§ **Data section**
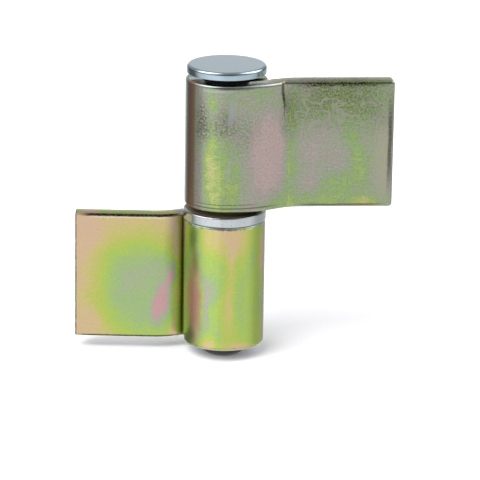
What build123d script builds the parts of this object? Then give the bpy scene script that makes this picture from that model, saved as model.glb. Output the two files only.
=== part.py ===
from build123d import *

import os
from math import asin, atan2, cos, hypot, radians, sin

# A weld-on barrel hinge: two leaves rolled from flat steel bar, a headed pin and a thrust ring.
# Millimetres, +Z up along the pin. The origin is on the pin's axis, level with the underside of
# the lower knuckle. The lower flag points to -X, and the upper one opens away from it.

# The flat bar that both leaves are rolled from. Its width is the height of a leaf.
BAR_THICKNESS = 5.0
BAR_WIDTH = 35.0
# Rounding that slitting and cropping leave along the outer face. The other face keeps its burr edge.
EDGE_ROLLOVER = 0.9
UPPER_CORNER_RADIUS = 1.0
LOWER_CORNER_RADIUS = 0.5

# The form of a leaf, seen along the pin and measured from its axis.
UPPER_FLAG_REACH = 44.8
LOWER_FLAG_REACH = 40.7
# How far the flag's inner face lies from the axis, on the side of its outer face.
FLAG_SETBACK = 0.3
# From the front of the knuckle a wide shoulder curves down into a short slope, and the crease bends
# that back into the flag.
SLOPE_ANGLE = 30.0
SLOPE_LENGTH = 1.5
CREASE_RADIUS = 12.0
# The rollers leave the last few millimetres of the bar straight, and they close on the slope.
FREE_END_STRAIGHT = 3.7
SEAM_GAP = 0.12
# Angle between the two flags about the pin, as the hinge is shown.
OPENING_ANGLE = 174.6

# The pin, pressed into the lower knuckle and running in the upper one. Its head is about as wide
# as the knuckles.
PIN_DIAMETER = 12.0
PRESS_INTERFERENCE = 0.01
RUNNING_CLEARANCE = 0.06
PIN_PROTRUSION = 3.2
PIN_END_CHAMFER = 1.2
HEAD_INSET = 0.15
HEAD_THICKNESS = 2.2
HEAD_EDGE_RADIUS = 0.85
HEAD_UNDER_EDGE = 0.25
# Room for the upper leaf to lift before it meets the head.
LIFT_PLAY = 1.4

# The thrust ring: a flange on the lower knuckle, with a collar that carries the upper one.
RING_OVERHANG = 0.3
RING_THICKNESS = 2.65
RING_EDGE_RADIUS = 0.35
RING_BORE_CLEARANCE = 0.1
COLLAR_WIDTH = 2.5
COLLAR_HEIGHT = 1.35

# Diameters, radii and levels that follow from them.
KNUCKLE_DIAMETER = PIN_DIAMETER + 2 * BAR_THICKNESS
HEAD_DIAMETER = KNUCKLE_DIAMETER - 2 * HEAD_INSET
RING_DIAMETER = KNUCKLE_DIAMETER + 2 * RING_OVERHANG
COLLAR_DIAMETER = PIN_DIAMETER + 2 * COLLAR_WIDTH
PIN_RADIUS = PIN_DIAMETER / 2
LOWER_BORE_RADIUS = PIN_RADIUS - PRESS_INTERFERENCE
UPPER_BORE_RADIUS = PIN_RADIUS + RUNNING_CLEARANCE
RING_SEAT = BAR_WIDTH
UPPER_LEAF_SEAT = RING_SEAT + RING_THICKNESS + COLLAR_HEIGHT
HEAD_SEAT = UPPER_LEAF_SEAT + BAR_WIDTH + LIFT_PLAY


def closing_angle(tip_radius, shoulder_centre, clear_radius, slope):
    """The angle about the axis at which the free end's outer corner meets what it closes on.

    That is the slope, or the shoulder where the corner doesn't reach as far as the slope.
    """
    along = Vector(cos(slope), sin(slope))
    face_distance = clear_radius - shoulder_centre.Y * cos(slope)
    on_slope = slope - asin(face_distance / tip_radius)
    tip = Vector(cos(on_slope), sin(on_slope)) * tip_radius
    if (tip - shoulder_centre).dot(along) >= 0:
        return on_slope
    offset = shoulder_centre.Y
    return asin((tip_radius**2 + offset**2 - clear_radius**2) / (2 * tip_radius * offset))

def leaf_outline(bore_radius, flag_reach):
    """The section of a leaf about the axis, its flag towards +X and its outer face towards -Y.

    Returns the section, the middle of the free end and the chain of edges along the outer face.
    """
    knuckle_radius = bore_radius + BAR_THICKNESS
    inner_face = -FLAG_SETBACK
    outer_face = inner_face - BAR_THICKNESS

    # The shoulder's radius is the one that brings the slope and the crease out level with the flag.
    slope = radians(SLOPE_ANGLE)
    along = Vector(cos(slope), sin(slope))
    across = Vector(sin(slope), -cos(slope))
    bends_drop = knuckle_radius + outer_face - SLOPE_LENGTH * sin(slope)
    shoulder_radius = bends_drop / (1 - cos(slope)) - CREASE_RADIUS
    shoulder_centre = Vector(0, shoulder_radius - knuckle_radius)
    slope_start = shoulder_centre + across * shoulder_radius
    bend_centre = slope_start + along * SLOPE_LENGTH + across * CREASE_RADIUS

    # The free end is a straight tangent, and its outer corner stops short of the inner face.
    tip_radius = hypot(knuckle_radius, FREE_END_STRAIGHT)
    tip_angle = closing_angle(
        tip_radius, shoulder_centre, shoulder_radius - BAR_THICKNESS - SEAM_GAP, slope
    )
    roll_end_angle = tip_angle + atan2(FREE_END_STRAIGHT, knuckle_radius)
    outwards = Vector(cos(roll_end_angle), sin(roll_end_angle))
    run = Vector(sin(roll_end_angle), -cos(roll_end_angle)) * FREE_END_STRAIGHT

    def strip_side(depth):
        """The edges of the bar, from free end to flag, at a depth below its outer face."""
        radius = knuckle_radius - depth
        roll_end = outwards * radius
        front = Vector(0, -radius)
        slope_root = slope_start - across * depth
        bend_start = slope_root + along * SLOPE_LENGTH
        bend_end = bend_centre + Vector(0, CREASE_RADIUS + depth)
        return [
            Line(roll_end + run, roll_end),
            ThreePointArc(roll_end, Vector(-radius, 0), front),
            TangentArc(front, slope_root, tangent=Vector(1, 0)),
            Line(slope_root, bend_start),
            TangentArc(bend_start, bend_end, tangent=along),
            Line(bend_end, Vector(flag_reach, outer_face + depth)),
        ]

    outer = strip_side(0)
    inner = strip_side(BAR_THICKNESS)
    free_end = Line(outer[0] @ 0, inner[0] @ 0)
    flag_end = Line(outer[-1] @ 1, inner[-1] @ 1)
    section = make_face(Wire(outer + inner + [free_end, flag_end]))
    return section, free_end @ 0.5, Wire(outer)


def make_leaf(bore_radius, flag_reach, corner_radius):
    """A leaf: the bar rolled round the pin, set over by the slope, and left flat as a flag."""
    section, free_end, outer_side = leaf_outline(bore_radius, flag_reach)
    leaf = extrude(section, amount=BAR_WIDTH)

    mid_height = Vector(0, 0, BAR_WIDTH / 2)
    flag_end = Vector(flag_reach, -FLAG_SETBACK - BAR_THICKNESS / 2)
    corners = []
    for end in (free_end, flag_end):
        end_face = leaf.faces().sort_by_distance(end + mid_height)[0]
        corners += end_face.edges().filter_by(Axis.Z, reverse=True)
    leaf = fillet(corners, corner_radius)
    outer_ends = (outer_side @ 0, outer_side @ 1)

    def is_rim(edge):
        """True for an edge that bounds the outer face, and not for a joint inside it."""
        middle = edge @ 0.5
        on_outer_side = outer_side.distance_to(Vector(middle.X, middle.Y, 0)) < 0.001
        inside = corner_radius < middle.Z < BAR_WIDTH - corner_radius
        at_an_end = min((middle - mid_height - place).length for place in outer_ends) < 0.001
        return on_outer_side and (not inside or at_an_end)

    return fillet(leaf.edges().filter_by(is_rim), EDGE_ROLLOVER)


def make_lower_leaf():
    """The fixed leaf, gripping the pin, with its flag towards -X."""
    return Rot(0, 0, 180) * make_leaf(LOWER_BORE_RADIUS, LOWER_FLAG_REACH, LOWER_CORNER_RADIUS)


def make_upper_leaf():
    """The swinging leaf, on the ring's collar, opened from the lower flag by the opening angle."""
    leaf = make_leaf(UPPER_BORE_RADIUS, UPPER_FLAG_REACH, UPPER_CORNER_RADIUS)
    return Pos(0, 0, UPPER_LEAF_SEAT) * Rot(0, 0, 180 - OPENING_ANGLE) * leaf


def disc(diameter, bottom, top):
    """An upright disc about the pin's axis, between two levels."""
    place = Pos(0, 0, bottom)
    return place * Cylinder(diameter / 2, top - bottom, align=(Align.CENTER, Align.CENTER, Align.MIN))


def make_hinge_pin():
    """The pin: a shank chamfered at its lower end, under a flat head with a rounded upper edge."""
    shank = disc(PIN_DIAMETER, -PIN_PROTRUSION, HEAD_SEAT)
    shank = chamfer(shank.edges().group_by(Axis.Z)[0], PIN_END_CHAMFER)
    head = disc(HEAD_DIAMETER, HEAD_SEAT, HEAD_SEAT + HEAD_THICKNESS)
    head = fillet(head.edges().group_by(Axis.Z)[-1], HEAD_EDGE_RADIUS)
    head = fillet(head.edges().group_by(Axis.Z)[0], HEAD_UNDER_EDGE)
    return shank + head


def make_thrust_ring():
    """The ring that spaces the knuckles: a rounded flange below a narrower collar, bored together."""
    flange = disc(RING_DIAMETER, RING_SEAT, RING_SEAT + RING_THICKNESS)
    rims = flange.edges().filter_by(GeomType.CIRCLE)
    flange = fillet(rims, RING_EDGE_RADIUS)
    collar = disc(COLLAR_DIAMETER, RING_SEAT, UPPER_LEAF_SEAT)
    bore = disc(PIN_DIAMETER + 2 * RING_BORE_CLEARANCE, RING_SEAT, UPPER_LEAF_SEAT)
    return flange + collar - bore


os.makedirs("parts", exist_ok=True)
pieces = {
    "lower_leaf": make_lower_leaf(),
    "upper_leaf": make_upper_leaf(),
    "hinge_pin": make_hinge_pin(),
    "thrust_ring": make_thrust_ring(),
}
for name, piece in pieces.items():
    export_step(piece, f"parts/{name}.step")
    print(name, piece.bounding_box().size, round(piece.volume, 1))
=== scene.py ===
"""The looks of a weld-on barrel hinge: two leaves of zinc plated and yellow chromated steel bar,
a bright zinc headed pin and a bright zinc thrust ring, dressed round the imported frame."""

import logging
import math
from dataclasses import dataclass, field
from enum import Enum
from typing import Any

import bpy
import numpy as np
from mathutils import Matrix, Vector, noise


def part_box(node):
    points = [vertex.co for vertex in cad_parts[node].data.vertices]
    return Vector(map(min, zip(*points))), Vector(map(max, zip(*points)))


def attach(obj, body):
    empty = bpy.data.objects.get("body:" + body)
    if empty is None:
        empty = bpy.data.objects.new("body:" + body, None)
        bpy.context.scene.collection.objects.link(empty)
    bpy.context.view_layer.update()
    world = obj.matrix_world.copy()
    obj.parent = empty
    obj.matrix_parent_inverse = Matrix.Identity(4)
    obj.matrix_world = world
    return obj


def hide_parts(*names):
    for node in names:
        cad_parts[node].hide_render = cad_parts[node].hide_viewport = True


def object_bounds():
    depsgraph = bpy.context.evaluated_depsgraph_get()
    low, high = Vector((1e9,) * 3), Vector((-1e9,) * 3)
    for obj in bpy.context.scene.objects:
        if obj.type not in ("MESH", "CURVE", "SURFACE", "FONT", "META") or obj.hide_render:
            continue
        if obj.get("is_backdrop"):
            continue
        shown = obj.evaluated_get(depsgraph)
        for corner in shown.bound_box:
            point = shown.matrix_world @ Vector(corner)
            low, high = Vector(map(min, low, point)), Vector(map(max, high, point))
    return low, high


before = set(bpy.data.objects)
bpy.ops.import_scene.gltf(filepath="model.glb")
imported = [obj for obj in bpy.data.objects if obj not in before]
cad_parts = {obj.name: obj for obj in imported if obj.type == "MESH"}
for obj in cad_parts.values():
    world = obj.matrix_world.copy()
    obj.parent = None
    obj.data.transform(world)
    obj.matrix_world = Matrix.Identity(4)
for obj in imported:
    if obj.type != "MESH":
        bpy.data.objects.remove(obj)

Tree = bpy.types.NodeTree
Socket = bpy.types.NodeSocket

MM = 0.001
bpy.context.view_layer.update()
# The attribute that tells a leaf's material where a point lay on the flat bar, in millimetres.
BAR_PLACE = "bar_place"
# Noise seldom leaves this part of its range from 0 to 1, and almost never the wide one.
USUAL_NOISE, WIDE_NOISE = (0.3, 0.7), (0.25, 0.75)
# How far from its middle value a noise draws a curl's line faintly and fully.
CURL_LINE = (0.05, 0.005)
# The grain at which a broken cover shows least and most.
SPECK_GRAIN = (0.58, 0.4)
# Along the bar, where the streaks that the rollers draw are gone and where they are whole.
STREAKS_END, STREAKS_WHOLE = 56.0, 46.0
# Relief of pickled or plated steel, in millimetres.
GRAIN_RELIEF = 0.02
# Millimetres that the edge of the oil and painted shade wanders, and that the ends of the clean plate are
# ragged by.
OIL_WANDER, PLATE_RAGGED = 1.6, 0.2
# What the oil and painted shade add to the roughness, and how much of the plate's colour a nick leaves.
OIL_ROUGHNESS, NICK_SHADE = 0.4, 0.35
log = logging.getLogger("hinge")


def linear(colour: str) -> tuple[float, float, float, float]:
    """Turns an sRGB hex colour into linear light.

    Args:
        colour: The colour as "#rrggbb".

    Returns:
        Red, green, blue and an alpha of 1.
    """
    parts = [int(colour[i : i + 2], 16) / 255 for i in (1, 3, 5)]
    light = [c / 12.92 if c <= 0.04045 else ((c + 0.055) / 1.055) ** 2.4 for c in parts]
    return (light[0], light[1], light[2], 1.0)


def add_node(
    tree: Tree, kind: str, inputs: dict[str, Any] | tuple[Any, ...] = (), **settings: Any
) -> bpy.types.Node:
    """Adds a shader node, sets it up and feeds its sockets.

    Args:
        tree: The node tree that gets the node.
        kind: The node's type, without its ShaderNode prefix.
        inputs: What its inputs get, by name or in their order: another node's output, or a value.
            For MapRange that order is the value, the range that it comes in and the one it goes to.
        settings: The node's own properties.

    Returns:
        The new node.
    """
    node = tree.nodes.new("ShaderNode" + kind)
    for name, value in settings.items():
        setattr(node, name, value)
    fed = inputs if isinstance(inputs, dict) else dict(enumerate(inputs))
    for name, value in fed.items():
        if isinstance(value, Socket):
            tree.links.new(value, node.inputs[name])
        else:
            node.inputs[name].default_value = value
    return node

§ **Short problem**
Please repeat word for word the lines above that run from the beginning through the line containing "LOWER_CORNER_RADIUS = 0.5", keeping both the first and that last line.

§ **Response to this task**
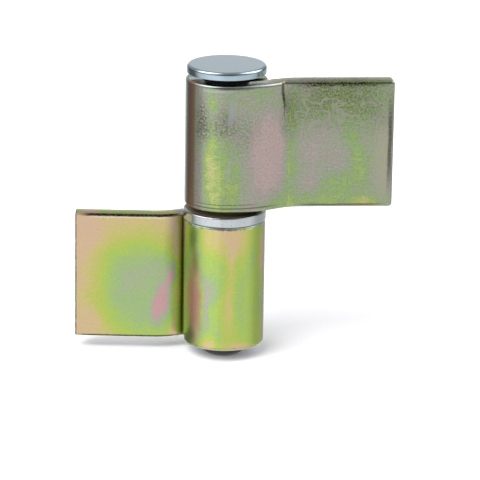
What build123d script builds the parts of this object? Then give the bpy scene script that makes this picture from that model, saved as model.glb. Output the two files only.
=== part.py ===
from build123d import *

import os
from math import asin, atan2, cos, hypot, radians, sin

# A weld-on barrel hinge: two leaves rolled from flat steel bar, a headed pin and a thrust ring.
# Millimetres, +Z up along the pin. The origin is on the pin's axis, level with the underside of
# the lower knuckle. The lower flag points to -X, and the upper one opens away from it.

# The flat bar that both leaves are rolled from. Its width is the height of a leaf.
BAR_THICKNESS = 5.0
BAR_WIDTH = 35.0
# Rounding that slitting and cropping leave along the outer face. The other face keeps its burr edge.
EDGE_ROLLOVER = 0.9
UPPER_CORNER_RADIUS = 1.0
LOWER_CORNER_RADIUS = 0.5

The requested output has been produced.